Published February 1, 2001
EPPC Online
It’s got Brad. And Julia. It’s also got a Very Big Star in a surprise cameo in the last reel playing (uncredited) the mysterious tycoon whom everybody has been talking about but no one has seen. And, as if all that were not enough for you, it’s got Tony Soprano (James Gandolfini) in the very week that the third season of “The Sopranos” premieres, playing, as usual, a gangster and killer but this time one who is—wait for it; you’ll love this—gay! What more could you want from a movie than The Mexican, written by J.H. Wyman and directed by Gore Verbinski, has to offer? Some people there may be who harbor a secret nostalgia for plausible stories, tight plotting and complex characterization, but for most people these days, surely, something like an edition of “Hollywood Squares” with a fair number of well-scripted wisecracks is quite enough to make a movie worth seeing.
Well, we’ll see.
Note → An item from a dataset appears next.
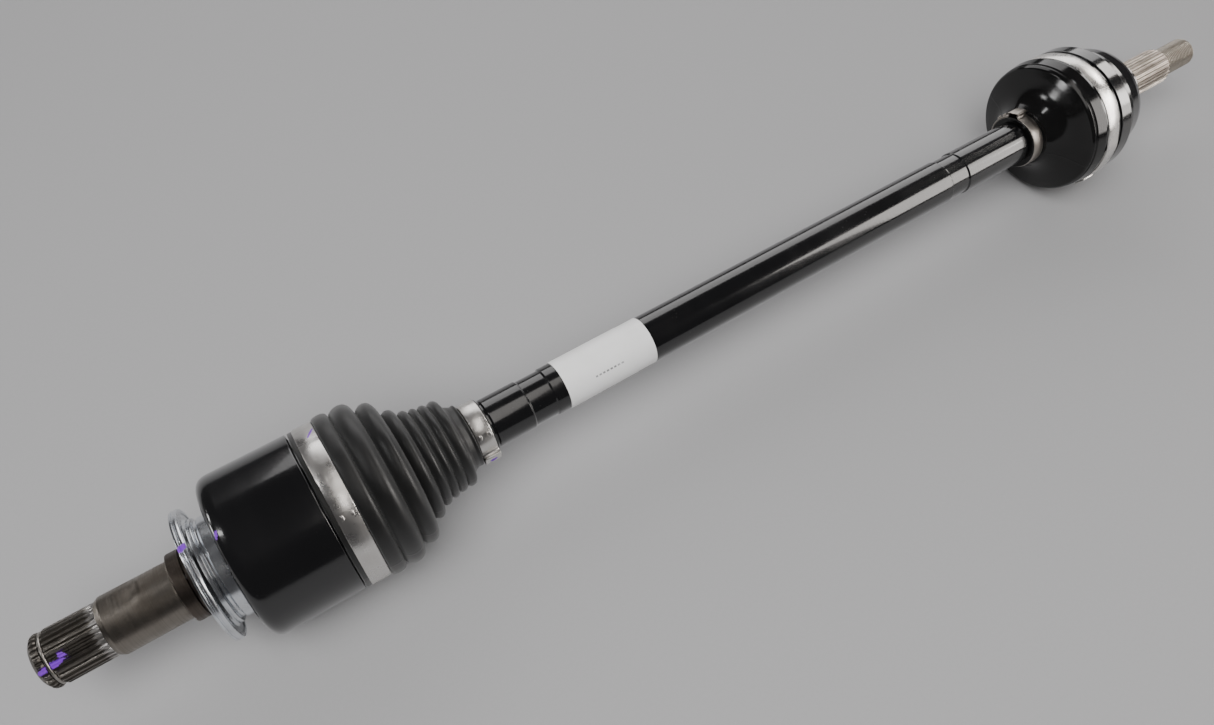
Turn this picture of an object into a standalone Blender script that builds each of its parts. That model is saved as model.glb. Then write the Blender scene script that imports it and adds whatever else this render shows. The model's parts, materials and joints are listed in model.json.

But I confess to a certain amount of curiosity as to whether even Brad and Julia (like Arnold and Sly and a very few others, stars big enough to be known only by their first names) and the rest of it will be enough to compensate a very large audience for the absurdity of the story, the incomprehensibility of the plot or the flatness of the characterization. This film’s running time is advertised as being just on two hours, but it seems more like four. Every time you think you might finally be heading down the home stretch to the finish line, the movie takes a detour to give you yet another boring and stupid version of the boring and stupid tale of the Mexican gunsmith and the antique, ornate pistol he made which is the ostensible object of everyone’s interest.
But this time what Hitchcock called the McGuffin positively glories in its irrelevance to what the movie is about—which is providing an opportunity for Brad and Julia to be lovable and attractive as only Brad and Julia can be. In post-modern style, Messrs Verbinski and Wyman want us to know that they know that the story of the gun is the slightest of pretexts for what is going on, so instead of telling us the ridiculous story of the gunsmith in a single melodramatic vignette they do it again and again. The story is so irrelevant and slight and pretexty that it’s a joke. Geddit? And then, just to make the joke even more hilarious the Very Big Star who appears in the final reel offers up the final version of the same story together with a cock-and-bull sequel about how hearing it in prison “changed my life” and set him on the quest for the gun in the first place.
These guys sure have to work hard to persuade us that they’re in the know and not really the incompetents they seem. The story, you will be relieved to hear, was screwed up on purpose. But it takes an odd sort of sensibility to find this joke very funny. There are a few funny bits as Brad and Julia attempt to impersonate the Battling Bickersons, spouting psychobabble about “issues” and “relationships”—in which they are joined, again with the intention of increasing the general hilarity, by the gay version of Tony Soprano. Of course he’s had all those hours on the couch with Dr. Melfi to provide him with the vocabulary to talk about “relationships” with ditzy but lovable Julia. He too has “a hard time keeping relationships together,” but Julia, ostensibly his hostage, helps him to start a new and hopeful one with an itinerant postal worker.
Unfortunately, it doesn’t end well for Tony and the postal worker, though this is not their fault. In fact, you could say that Tony, in the Hollywood tradition of gay saintliness, offers up his own life for the heterosexual happiness of Brad and Julia. Not that the happiness looks very happy, but the movie even gives us a moral to cling to amidst all the confusion of unorganized activity that passes for a plot. Try the question out for yourself: “If two people love each other, but they just can’t get it together, when do you get to that point of enough is enough?” The right answer is: “Never.” It’s also a good time to think about going to this movie.